Copy every line in which the string "from" occurs.

> _DATA PROVIDED_:
────────
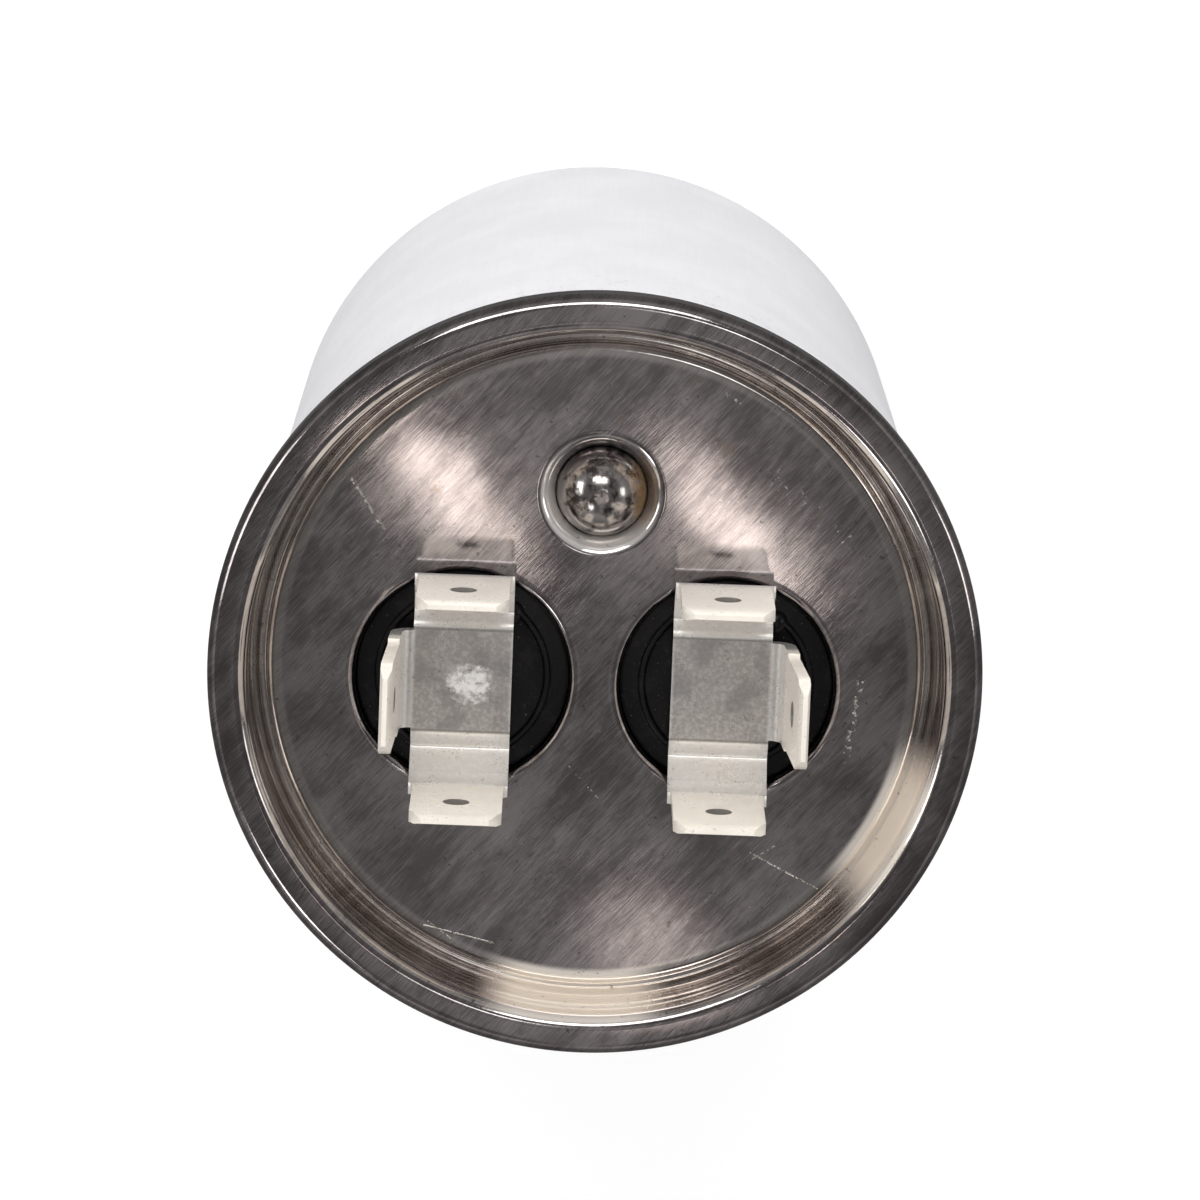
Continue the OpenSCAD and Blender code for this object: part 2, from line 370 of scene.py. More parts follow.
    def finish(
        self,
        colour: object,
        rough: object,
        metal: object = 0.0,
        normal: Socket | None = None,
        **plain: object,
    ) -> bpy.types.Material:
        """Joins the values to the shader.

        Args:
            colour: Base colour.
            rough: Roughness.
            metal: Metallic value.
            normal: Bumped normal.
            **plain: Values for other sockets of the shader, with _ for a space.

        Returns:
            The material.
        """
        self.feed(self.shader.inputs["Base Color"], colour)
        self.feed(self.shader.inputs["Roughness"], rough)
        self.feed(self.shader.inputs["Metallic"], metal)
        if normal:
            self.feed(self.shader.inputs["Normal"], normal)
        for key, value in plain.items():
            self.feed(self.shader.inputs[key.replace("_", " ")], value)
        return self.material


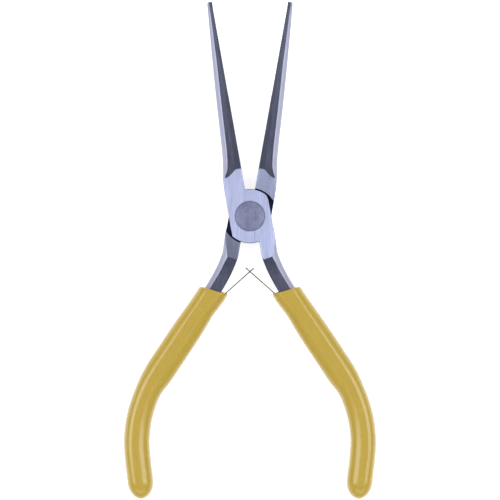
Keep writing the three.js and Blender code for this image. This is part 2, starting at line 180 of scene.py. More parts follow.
────────
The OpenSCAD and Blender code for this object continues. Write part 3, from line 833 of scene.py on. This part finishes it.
────────
> _RESULT OF THIS EXERCISE_:
Continue the OpenSCAD and Blender code for this object: part 2, from line 370 of scene.py. More parts follow.
The OpenSCAD and Blender code for this object continues. Write part 3, from line 833 of scene.py on. This part finishes it.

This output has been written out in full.